(Scripts that build objects)

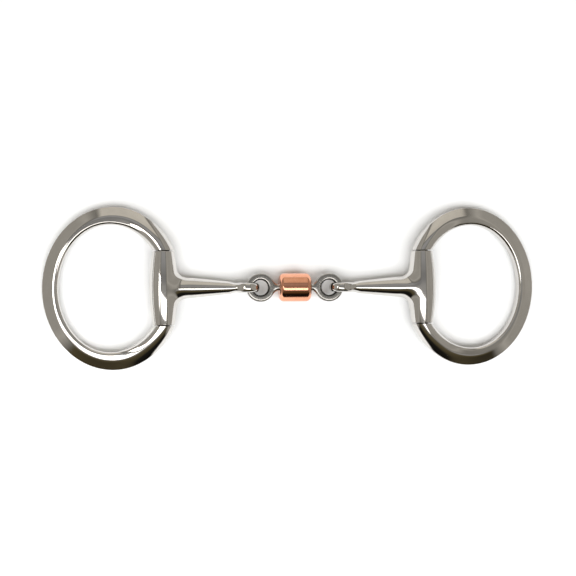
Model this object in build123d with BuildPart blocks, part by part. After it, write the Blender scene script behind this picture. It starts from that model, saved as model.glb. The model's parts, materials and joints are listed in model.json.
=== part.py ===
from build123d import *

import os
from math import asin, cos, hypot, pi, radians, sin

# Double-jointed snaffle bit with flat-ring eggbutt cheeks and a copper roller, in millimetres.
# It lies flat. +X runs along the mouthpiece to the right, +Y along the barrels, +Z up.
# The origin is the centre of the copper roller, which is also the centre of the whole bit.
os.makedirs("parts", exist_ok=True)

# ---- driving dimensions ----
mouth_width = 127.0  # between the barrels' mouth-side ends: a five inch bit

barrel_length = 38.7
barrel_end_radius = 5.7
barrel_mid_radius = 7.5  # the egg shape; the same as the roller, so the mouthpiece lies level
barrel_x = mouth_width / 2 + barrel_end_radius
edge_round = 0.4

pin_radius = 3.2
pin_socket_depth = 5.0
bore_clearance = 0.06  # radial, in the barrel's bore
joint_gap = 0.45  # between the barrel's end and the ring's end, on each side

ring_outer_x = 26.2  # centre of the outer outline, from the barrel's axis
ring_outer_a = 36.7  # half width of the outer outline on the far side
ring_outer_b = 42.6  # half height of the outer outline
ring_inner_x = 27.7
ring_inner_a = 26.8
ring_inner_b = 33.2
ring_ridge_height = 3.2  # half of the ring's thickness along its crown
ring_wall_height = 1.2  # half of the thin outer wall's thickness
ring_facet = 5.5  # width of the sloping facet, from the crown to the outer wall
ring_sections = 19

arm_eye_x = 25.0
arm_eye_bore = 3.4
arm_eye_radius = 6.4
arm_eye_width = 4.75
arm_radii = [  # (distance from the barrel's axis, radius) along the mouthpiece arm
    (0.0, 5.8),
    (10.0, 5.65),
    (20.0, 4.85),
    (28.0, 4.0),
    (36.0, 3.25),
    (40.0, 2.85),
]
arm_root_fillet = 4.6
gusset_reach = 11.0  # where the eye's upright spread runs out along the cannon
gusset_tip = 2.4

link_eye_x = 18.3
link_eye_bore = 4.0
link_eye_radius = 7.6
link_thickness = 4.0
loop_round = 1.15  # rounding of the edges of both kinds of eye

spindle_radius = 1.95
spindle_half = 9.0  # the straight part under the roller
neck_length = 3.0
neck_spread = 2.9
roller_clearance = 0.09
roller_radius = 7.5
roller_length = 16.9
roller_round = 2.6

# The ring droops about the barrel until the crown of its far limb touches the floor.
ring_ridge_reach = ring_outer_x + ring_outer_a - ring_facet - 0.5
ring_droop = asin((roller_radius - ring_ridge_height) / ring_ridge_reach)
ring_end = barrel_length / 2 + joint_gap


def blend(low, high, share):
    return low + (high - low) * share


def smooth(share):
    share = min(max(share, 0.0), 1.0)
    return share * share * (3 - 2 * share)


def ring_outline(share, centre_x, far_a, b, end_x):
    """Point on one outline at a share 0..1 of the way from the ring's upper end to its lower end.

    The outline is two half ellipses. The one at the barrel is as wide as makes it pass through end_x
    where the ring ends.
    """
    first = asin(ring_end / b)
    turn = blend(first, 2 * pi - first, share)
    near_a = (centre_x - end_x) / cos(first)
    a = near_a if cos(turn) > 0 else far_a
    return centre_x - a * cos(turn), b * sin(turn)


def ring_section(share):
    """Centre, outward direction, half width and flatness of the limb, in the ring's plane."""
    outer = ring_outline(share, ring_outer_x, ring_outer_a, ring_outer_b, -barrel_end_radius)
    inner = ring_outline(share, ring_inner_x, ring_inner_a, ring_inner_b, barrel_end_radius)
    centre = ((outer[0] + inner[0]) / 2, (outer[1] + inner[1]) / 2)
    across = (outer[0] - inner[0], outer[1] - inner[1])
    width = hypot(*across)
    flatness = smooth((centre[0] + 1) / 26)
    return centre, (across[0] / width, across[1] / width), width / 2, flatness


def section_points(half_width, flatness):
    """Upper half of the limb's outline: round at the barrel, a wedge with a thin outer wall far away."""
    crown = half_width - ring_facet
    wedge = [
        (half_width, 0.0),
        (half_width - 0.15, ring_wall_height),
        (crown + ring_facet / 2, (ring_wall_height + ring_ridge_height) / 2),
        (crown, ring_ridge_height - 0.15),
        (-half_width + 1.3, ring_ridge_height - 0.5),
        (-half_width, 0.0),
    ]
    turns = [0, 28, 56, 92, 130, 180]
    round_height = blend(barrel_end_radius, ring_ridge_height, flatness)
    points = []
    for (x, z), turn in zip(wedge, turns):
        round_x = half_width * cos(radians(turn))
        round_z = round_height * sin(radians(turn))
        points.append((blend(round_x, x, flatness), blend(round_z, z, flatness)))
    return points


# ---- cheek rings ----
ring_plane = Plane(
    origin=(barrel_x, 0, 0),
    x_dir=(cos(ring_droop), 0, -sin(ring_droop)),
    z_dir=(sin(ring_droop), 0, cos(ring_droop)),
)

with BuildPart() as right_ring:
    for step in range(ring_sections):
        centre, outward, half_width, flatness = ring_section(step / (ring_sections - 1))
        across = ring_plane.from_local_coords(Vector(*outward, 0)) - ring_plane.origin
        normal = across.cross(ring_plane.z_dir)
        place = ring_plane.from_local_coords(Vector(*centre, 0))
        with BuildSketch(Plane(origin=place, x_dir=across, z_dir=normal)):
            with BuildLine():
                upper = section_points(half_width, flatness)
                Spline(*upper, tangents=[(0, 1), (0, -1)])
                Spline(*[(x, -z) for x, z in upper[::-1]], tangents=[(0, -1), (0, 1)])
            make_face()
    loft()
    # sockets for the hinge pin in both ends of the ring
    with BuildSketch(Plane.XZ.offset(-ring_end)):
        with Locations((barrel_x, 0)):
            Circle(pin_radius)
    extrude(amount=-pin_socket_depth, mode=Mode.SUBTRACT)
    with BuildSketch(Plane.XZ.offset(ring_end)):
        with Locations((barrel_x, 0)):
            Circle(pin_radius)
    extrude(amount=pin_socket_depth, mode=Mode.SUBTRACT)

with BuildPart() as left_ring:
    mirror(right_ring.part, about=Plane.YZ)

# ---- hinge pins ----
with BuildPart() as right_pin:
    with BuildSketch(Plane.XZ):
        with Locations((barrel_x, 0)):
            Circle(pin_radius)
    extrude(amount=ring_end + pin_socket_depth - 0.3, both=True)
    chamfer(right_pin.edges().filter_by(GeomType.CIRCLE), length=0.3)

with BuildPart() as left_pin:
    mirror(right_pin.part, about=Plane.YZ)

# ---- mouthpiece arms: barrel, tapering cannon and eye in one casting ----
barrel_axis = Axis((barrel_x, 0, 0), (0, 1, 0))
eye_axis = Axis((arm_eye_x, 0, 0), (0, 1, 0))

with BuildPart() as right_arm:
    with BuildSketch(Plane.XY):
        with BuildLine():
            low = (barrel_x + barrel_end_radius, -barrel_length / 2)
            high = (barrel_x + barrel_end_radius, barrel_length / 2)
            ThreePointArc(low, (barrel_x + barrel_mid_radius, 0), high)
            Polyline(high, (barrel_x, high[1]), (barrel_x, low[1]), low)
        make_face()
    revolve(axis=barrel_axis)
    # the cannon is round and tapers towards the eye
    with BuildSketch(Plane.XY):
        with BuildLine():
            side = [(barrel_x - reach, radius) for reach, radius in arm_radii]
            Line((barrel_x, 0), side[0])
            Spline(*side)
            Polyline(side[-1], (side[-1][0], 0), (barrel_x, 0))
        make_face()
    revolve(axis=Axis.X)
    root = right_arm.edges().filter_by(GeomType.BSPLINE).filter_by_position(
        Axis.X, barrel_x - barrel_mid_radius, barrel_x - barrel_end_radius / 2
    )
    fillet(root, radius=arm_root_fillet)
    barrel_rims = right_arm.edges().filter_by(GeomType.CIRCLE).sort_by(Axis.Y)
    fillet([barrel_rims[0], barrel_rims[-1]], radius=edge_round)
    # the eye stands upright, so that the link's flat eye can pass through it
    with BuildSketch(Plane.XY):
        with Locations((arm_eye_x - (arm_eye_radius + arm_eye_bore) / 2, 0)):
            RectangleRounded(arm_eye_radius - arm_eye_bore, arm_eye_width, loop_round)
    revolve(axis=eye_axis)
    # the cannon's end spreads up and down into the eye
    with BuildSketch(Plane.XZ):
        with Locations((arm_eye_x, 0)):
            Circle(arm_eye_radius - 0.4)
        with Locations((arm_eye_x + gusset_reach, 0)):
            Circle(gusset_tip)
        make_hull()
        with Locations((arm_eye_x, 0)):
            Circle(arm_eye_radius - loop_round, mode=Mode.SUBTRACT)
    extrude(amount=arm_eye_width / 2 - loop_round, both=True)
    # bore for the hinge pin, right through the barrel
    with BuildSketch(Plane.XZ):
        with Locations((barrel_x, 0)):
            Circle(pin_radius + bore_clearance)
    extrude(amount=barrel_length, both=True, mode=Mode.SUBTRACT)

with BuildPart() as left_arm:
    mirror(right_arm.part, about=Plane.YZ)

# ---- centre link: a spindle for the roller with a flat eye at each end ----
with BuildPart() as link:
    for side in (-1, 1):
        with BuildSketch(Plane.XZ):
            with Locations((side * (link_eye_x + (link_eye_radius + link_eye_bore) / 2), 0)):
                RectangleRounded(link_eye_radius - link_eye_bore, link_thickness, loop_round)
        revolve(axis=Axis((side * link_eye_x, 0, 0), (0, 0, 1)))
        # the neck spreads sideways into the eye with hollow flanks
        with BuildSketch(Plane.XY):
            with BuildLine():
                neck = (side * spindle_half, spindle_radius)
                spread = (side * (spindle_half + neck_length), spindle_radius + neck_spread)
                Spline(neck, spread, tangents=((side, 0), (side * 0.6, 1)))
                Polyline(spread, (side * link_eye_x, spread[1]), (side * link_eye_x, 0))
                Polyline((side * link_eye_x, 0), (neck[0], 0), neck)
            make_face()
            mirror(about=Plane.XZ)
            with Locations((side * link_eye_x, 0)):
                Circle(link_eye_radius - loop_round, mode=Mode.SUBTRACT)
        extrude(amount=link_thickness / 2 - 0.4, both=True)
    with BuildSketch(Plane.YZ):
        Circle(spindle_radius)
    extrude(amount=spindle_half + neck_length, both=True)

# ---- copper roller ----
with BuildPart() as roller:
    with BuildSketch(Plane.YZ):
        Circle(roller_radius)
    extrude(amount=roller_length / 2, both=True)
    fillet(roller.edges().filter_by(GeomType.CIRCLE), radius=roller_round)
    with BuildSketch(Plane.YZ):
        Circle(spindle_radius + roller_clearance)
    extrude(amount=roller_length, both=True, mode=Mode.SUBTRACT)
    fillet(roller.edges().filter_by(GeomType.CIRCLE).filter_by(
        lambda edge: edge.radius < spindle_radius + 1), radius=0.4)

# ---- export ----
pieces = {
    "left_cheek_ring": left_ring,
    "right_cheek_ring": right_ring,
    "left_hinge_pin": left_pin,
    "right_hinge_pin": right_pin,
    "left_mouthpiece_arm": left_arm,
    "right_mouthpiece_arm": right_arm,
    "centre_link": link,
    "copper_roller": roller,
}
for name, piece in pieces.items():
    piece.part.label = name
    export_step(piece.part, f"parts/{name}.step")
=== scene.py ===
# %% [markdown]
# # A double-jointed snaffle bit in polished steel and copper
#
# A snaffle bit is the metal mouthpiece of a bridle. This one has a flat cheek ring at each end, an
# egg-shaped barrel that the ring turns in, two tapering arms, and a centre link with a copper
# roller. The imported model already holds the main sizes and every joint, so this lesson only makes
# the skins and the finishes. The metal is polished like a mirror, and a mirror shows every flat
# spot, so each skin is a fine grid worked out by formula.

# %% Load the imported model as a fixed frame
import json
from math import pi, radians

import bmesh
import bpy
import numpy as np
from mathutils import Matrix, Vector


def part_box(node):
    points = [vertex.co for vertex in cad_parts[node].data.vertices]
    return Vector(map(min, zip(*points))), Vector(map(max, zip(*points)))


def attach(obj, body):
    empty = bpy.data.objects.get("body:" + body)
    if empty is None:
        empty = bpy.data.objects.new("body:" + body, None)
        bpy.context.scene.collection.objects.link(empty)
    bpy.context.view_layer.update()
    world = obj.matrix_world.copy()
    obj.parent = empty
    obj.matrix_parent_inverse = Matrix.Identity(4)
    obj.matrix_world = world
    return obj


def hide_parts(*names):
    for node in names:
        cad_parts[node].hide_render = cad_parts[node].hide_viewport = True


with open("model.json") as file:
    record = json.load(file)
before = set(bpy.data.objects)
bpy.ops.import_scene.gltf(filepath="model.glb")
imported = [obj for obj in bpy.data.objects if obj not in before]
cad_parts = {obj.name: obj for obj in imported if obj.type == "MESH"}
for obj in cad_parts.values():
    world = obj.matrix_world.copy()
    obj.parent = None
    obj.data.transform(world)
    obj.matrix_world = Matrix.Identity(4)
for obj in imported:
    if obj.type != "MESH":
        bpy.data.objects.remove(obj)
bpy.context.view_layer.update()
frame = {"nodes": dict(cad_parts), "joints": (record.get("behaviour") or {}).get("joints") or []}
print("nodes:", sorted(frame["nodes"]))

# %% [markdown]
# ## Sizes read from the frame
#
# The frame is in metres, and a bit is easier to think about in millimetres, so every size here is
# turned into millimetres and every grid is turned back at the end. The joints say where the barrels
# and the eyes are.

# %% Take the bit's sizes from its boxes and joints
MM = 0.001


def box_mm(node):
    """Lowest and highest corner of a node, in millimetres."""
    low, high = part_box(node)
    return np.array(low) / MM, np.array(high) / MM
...
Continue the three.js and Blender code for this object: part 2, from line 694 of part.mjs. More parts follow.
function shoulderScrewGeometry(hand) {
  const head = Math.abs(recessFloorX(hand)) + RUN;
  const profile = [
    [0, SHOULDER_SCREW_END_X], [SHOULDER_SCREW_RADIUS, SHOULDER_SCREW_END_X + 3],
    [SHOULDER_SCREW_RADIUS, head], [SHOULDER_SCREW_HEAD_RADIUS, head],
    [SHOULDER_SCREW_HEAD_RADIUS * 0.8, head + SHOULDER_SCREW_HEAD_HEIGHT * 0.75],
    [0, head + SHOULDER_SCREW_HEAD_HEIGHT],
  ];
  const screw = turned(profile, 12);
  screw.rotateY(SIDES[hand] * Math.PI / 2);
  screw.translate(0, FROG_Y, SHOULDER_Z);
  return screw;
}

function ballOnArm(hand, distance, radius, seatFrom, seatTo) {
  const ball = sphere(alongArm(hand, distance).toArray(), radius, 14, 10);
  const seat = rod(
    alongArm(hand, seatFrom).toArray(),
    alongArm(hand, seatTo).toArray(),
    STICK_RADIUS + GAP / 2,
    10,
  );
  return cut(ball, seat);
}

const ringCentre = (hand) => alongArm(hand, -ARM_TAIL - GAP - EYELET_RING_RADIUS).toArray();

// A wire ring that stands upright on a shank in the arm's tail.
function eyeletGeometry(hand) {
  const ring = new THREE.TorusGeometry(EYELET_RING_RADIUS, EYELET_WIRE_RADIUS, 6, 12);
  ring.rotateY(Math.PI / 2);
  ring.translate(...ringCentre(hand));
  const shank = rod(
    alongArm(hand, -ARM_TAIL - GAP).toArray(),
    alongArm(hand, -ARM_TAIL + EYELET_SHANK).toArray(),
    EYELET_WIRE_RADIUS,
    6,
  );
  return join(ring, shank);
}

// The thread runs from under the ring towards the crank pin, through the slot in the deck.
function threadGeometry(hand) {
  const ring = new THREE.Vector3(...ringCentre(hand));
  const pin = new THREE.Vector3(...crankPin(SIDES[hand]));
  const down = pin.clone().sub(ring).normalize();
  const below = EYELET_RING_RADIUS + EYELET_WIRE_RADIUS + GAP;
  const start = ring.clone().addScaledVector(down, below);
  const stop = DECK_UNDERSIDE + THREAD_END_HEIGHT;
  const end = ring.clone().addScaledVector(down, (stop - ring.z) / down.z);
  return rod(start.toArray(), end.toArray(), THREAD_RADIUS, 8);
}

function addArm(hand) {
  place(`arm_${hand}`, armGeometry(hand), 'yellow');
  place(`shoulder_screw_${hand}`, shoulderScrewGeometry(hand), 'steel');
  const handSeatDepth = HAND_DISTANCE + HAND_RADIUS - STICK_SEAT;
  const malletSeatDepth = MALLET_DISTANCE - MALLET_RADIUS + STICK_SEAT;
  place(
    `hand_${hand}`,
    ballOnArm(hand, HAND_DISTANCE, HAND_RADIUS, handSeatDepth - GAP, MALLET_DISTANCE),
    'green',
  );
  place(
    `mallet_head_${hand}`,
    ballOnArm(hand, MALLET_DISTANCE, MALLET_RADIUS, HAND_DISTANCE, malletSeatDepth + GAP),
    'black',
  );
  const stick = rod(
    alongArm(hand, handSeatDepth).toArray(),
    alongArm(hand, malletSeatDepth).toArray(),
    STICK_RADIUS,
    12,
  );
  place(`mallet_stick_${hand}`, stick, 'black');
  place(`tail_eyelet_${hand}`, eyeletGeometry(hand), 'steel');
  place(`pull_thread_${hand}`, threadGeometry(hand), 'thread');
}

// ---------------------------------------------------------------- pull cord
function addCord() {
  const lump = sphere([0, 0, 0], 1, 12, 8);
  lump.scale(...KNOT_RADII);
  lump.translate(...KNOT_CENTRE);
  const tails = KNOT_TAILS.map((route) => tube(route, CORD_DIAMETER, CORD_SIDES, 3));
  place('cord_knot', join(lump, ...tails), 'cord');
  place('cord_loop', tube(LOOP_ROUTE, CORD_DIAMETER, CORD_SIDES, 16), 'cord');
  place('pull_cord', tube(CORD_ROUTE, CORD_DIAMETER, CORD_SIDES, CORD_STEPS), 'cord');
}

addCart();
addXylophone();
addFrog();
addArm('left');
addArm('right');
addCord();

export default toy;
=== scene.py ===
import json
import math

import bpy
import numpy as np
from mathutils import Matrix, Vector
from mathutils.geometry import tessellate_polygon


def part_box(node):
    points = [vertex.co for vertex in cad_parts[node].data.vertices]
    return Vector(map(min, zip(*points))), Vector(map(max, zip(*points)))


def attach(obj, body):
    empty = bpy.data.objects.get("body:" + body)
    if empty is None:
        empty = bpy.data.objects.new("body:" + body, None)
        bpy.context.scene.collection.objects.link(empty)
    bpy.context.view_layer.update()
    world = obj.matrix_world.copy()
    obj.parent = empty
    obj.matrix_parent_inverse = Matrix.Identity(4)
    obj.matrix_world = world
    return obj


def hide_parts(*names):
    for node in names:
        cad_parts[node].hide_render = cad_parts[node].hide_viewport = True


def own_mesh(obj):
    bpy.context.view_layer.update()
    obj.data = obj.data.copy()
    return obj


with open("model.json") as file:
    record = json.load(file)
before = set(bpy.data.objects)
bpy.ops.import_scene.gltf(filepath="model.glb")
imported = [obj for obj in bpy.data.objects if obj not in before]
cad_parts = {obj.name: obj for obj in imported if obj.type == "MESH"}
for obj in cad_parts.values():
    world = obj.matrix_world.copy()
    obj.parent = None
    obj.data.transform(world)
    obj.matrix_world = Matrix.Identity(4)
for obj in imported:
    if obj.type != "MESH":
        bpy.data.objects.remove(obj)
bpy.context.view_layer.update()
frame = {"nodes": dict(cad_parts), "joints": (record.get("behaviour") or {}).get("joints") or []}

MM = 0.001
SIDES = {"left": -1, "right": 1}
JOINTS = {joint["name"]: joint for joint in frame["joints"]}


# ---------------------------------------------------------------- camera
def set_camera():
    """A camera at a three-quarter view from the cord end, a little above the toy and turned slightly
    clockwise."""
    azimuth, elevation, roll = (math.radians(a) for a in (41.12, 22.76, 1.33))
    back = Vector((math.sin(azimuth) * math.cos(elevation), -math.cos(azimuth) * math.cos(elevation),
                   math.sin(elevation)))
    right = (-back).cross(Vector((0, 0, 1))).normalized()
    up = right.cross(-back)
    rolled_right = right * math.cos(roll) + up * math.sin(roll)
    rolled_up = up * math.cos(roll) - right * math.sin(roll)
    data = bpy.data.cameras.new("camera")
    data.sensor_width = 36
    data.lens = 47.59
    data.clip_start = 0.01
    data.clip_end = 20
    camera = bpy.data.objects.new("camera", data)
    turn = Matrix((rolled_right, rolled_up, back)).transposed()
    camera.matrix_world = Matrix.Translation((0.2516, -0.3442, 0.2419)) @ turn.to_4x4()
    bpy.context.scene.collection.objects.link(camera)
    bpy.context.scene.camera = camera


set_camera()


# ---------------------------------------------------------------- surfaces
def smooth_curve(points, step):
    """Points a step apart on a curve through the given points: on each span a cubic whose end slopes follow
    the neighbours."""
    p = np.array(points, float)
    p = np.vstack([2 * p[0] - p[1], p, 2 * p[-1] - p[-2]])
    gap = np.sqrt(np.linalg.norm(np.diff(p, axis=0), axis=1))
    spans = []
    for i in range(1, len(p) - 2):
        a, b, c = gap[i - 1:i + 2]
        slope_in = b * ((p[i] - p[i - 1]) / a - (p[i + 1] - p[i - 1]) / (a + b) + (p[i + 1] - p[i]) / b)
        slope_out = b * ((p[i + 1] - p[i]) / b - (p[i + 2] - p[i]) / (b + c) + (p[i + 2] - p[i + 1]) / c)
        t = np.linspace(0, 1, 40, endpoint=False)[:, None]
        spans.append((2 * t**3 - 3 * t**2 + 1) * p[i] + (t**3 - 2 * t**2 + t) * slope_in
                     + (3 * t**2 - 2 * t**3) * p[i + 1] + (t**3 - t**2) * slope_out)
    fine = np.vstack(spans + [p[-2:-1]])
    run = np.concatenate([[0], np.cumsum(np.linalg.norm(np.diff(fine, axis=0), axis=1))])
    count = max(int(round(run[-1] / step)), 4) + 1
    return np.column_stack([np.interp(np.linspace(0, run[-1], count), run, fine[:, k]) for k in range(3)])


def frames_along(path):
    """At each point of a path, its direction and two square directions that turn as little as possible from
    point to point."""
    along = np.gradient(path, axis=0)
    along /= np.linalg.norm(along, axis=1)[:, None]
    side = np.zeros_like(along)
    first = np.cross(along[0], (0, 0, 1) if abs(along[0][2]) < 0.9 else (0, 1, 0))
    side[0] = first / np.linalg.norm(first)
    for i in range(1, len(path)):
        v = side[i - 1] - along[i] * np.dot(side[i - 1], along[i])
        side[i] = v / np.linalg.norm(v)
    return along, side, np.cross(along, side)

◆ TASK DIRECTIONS
Copy the records above exactly, beginning at the line that contains "# ---- export" and stopping after the line that contains "# spot, so each".

◆ EXERCISE OUTPUT
# ---- export ----
pieces = {
    "left_cheek_ring": left_ring,
    "right_cheek_ring": right_ring,
    "left_hinge_pin": left_pin,
    "right_hinge_pin": right_pin,
    "left_mouthpiece_arm": left_arm,
    "right_mouthpiece_arm": right_arm,
    "centre_link": link,
    "copper_roller": roller,
}
for name, piece in pieces.items():
    piece.part.label = name
    export_step(piece.part, f"parts/{name}.step")
=== scene.py ===
# %% [markdown]
# # A double-jointed snaffle bit in polished steel and copper
#
# A snaffle bit is the metal mouthpiece of a bridle. This one has a flat cheek ring at each end, an
# egg-shaped barrel that the ring turns in, two tapering arms, and a centre link with a copper
# roller. The imported model already holds the main sizes and every joint, so this lesson only makes
# the skins and the finishes. The metal is polished like a mirror, and a mirror shows every flat
# spot, so each skin is a fine grid worked out by formula.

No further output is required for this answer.